### What you are asked to do
Your task is to gather the lines below that hold the string "bending".

— START OF Data supplied —

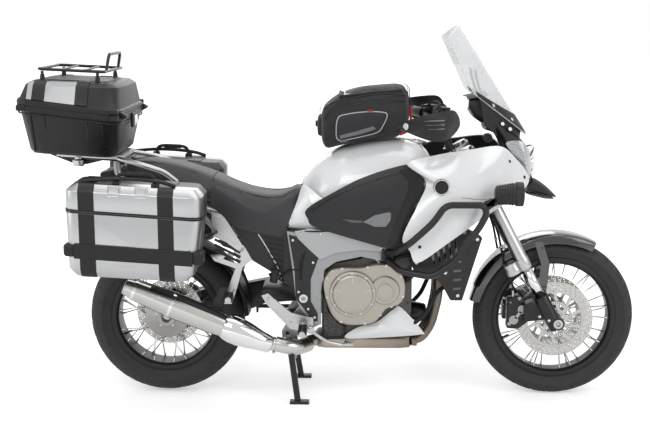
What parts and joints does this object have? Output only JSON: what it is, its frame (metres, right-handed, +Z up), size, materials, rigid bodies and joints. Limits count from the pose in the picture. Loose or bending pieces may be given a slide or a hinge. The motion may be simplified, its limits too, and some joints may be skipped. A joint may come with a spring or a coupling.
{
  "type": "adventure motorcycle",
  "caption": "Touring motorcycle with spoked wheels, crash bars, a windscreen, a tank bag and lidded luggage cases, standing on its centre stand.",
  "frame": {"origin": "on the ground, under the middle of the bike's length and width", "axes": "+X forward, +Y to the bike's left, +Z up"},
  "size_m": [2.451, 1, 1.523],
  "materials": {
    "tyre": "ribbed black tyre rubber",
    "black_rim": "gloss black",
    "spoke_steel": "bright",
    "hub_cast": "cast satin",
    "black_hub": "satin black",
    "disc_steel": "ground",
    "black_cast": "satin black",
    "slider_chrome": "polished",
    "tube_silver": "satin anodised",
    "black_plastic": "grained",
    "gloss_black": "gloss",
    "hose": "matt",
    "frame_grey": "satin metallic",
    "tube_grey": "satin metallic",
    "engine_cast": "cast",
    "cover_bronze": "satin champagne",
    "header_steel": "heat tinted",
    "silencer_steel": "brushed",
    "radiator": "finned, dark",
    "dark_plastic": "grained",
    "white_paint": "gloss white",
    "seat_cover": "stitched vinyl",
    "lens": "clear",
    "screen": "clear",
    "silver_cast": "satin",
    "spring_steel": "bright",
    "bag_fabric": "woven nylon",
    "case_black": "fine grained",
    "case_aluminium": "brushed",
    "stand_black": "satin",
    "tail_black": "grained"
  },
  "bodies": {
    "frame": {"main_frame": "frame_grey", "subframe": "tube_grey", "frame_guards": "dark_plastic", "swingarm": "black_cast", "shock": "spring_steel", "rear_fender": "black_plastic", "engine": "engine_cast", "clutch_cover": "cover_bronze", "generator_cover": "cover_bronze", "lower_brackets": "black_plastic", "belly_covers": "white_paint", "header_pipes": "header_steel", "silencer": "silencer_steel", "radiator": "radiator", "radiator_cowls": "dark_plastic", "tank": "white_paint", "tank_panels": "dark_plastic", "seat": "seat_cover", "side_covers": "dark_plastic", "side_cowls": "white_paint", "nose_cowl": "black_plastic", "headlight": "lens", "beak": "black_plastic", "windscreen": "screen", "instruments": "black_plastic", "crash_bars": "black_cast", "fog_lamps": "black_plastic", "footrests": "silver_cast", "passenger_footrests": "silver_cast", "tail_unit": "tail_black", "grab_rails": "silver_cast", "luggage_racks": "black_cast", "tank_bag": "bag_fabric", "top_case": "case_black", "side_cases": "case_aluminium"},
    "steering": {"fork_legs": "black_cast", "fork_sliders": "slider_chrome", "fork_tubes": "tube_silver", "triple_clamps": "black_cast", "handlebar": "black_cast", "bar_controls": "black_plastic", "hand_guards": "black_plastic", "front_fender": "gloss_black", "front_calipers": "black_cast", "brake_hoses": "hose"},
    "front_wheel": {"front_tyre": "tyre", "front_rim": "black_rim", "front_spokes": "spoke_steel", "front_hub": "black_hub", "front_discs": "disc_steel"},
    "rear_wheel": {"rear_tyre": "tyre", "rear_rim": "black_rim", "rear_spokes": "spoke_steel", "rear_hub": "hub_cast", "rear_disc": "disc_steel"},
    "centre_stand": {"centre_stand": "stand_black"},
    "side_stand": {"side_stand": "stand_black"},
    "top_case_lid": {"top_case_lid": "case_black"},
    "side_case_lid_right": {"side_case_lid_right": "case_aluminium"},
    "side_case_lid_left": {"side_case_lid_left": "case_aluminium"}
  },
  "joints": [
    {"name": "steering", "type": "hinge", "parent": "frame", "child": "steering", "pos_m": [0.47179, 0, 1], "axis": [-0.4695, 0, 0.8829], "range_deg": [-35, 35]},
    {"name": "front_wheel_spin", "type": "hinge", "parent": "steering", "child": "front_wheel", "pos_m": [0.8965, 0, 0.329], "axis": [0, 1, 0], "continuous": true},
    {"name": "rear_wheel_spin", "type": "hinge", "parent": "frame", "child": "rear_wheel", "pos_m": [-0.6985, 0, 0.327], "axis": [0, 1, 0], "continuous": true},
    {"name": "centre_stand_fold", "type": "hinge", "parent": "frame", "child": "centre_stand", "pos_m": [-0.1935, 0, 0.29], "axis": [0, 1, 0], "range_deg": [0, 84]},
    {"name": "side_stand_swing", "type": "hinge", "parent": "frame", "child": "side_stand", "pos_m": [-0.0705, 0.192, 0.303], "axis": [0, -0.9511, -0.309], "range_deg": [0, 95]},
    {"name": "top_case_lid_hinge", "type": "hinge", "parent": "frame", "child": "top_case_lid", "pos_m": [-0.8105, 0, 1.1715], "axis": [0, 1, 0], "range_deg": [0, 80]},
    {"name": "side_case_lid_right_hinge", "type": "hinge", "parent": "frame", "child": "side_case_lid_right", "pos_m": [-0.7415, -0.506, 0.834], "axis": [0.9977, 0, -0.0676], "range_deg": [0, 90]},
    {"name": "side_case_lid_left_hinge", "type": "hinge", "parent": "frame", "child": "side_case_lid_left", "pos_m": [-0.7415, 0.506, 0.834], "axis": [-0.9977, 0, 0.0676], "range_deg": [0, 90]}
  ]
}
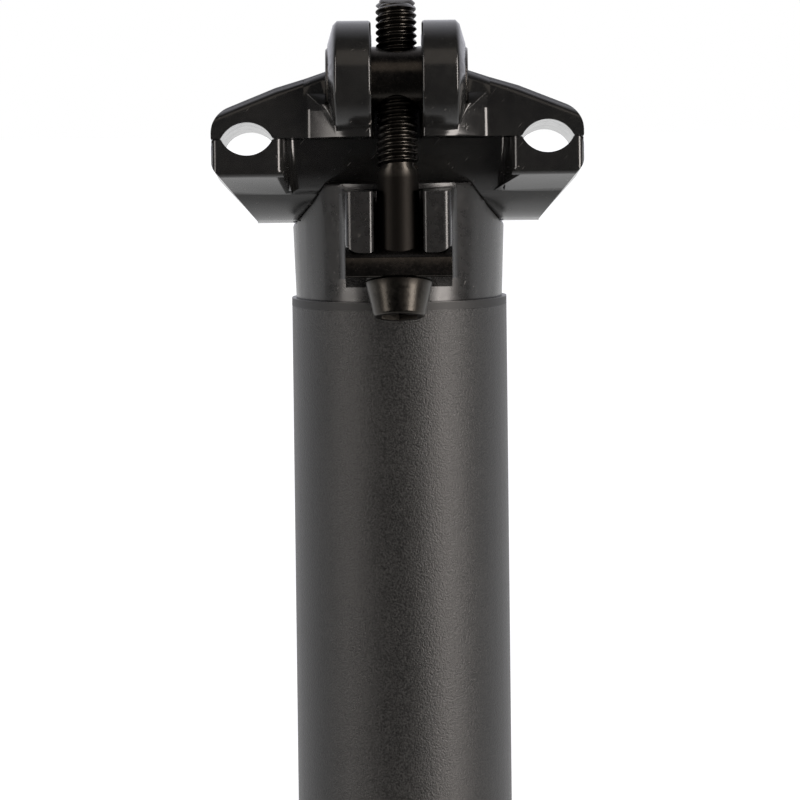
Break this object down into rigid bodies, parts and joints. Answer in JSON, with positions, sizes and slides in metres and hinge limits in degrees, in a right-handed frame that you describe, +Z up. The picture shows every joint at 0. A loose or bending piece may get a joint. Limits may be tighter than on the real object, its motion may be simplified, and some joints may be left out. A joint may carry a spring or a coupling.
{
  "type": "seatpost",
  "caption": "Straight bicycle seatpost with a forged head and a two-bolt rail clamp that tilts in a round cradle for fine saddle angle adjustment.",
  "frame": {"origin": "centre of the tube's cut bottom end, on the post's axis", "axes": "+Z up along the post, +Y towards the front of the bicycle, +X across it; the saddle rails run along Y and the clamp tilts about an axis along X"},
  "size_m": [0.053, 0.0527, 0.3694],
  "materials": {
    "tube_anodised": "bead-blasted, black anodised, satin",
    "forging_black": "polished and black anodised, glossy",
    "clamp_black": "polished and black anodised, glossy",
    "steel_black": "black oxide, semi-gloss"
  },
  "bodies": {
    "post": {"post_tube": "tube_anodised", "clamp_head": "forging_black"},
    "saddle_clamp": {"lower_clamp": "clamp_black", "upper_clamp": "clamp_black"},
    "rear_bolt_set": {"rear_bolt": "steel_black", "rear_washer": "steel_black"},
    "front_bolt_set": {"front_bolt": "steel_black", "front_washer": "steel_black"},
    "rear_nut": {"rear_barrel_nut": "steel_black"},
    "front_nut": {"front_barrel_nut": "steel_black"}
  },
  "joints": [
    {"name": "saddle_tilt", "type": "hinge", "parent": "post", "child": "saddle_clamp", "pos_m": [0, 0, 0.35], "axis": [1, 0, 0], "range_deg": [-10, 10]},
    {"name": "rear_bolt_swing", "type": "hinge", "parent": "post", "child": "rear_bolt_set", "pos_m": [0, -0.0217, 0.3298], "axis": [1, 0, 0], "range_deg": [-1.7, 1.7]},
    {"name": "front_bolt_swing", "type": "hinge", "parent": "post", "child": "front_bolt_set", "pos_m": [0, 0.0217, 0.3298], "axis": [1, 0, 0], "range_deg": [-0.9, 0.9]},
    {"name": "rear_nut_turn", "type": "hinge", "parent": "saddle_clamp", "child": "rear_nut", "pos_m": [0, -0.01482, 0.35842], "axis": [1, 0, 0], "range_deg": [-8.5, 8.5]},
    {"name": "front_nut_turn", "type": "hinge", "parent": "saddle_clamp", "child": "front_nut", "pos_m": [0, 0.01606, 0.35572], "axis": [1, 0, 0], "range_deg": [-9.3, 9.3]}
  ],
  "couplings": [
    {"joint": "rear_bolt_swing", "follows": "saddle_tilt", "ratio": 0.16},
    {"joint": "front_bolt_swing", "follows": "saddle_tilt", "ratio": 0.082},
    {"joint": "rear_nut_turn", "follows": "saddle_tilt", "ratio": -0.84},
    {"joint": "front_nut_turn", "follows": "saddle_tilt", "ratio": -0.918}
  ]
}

— END OF Data supplied —

### Written reply
What parts and joints does this object have? Output only JSON: what it is, its frame (metres, right-handed, +Z up), size, materials, rigid bodies and joints. Limits count from the pose in the picture. Loose or bending pieces may be given a slide or a hinge. The motion may be simplified, its limits too, and some joints may be skipped. A joint may come with a spring or a coupling.
Break this object down into rigid bodies, parts and joints. Answer in JSON, with positions, sizes and slides in metres and hinge limits in degrees, in a right-handed frame that you describe, +Z up. The picture shows every joint at 0. A loose or bending piece may get a joint. Limits may be tighter than on the real object, its motion may be simplified, and some joints may be left out. A joint may carry a spring or a coupling.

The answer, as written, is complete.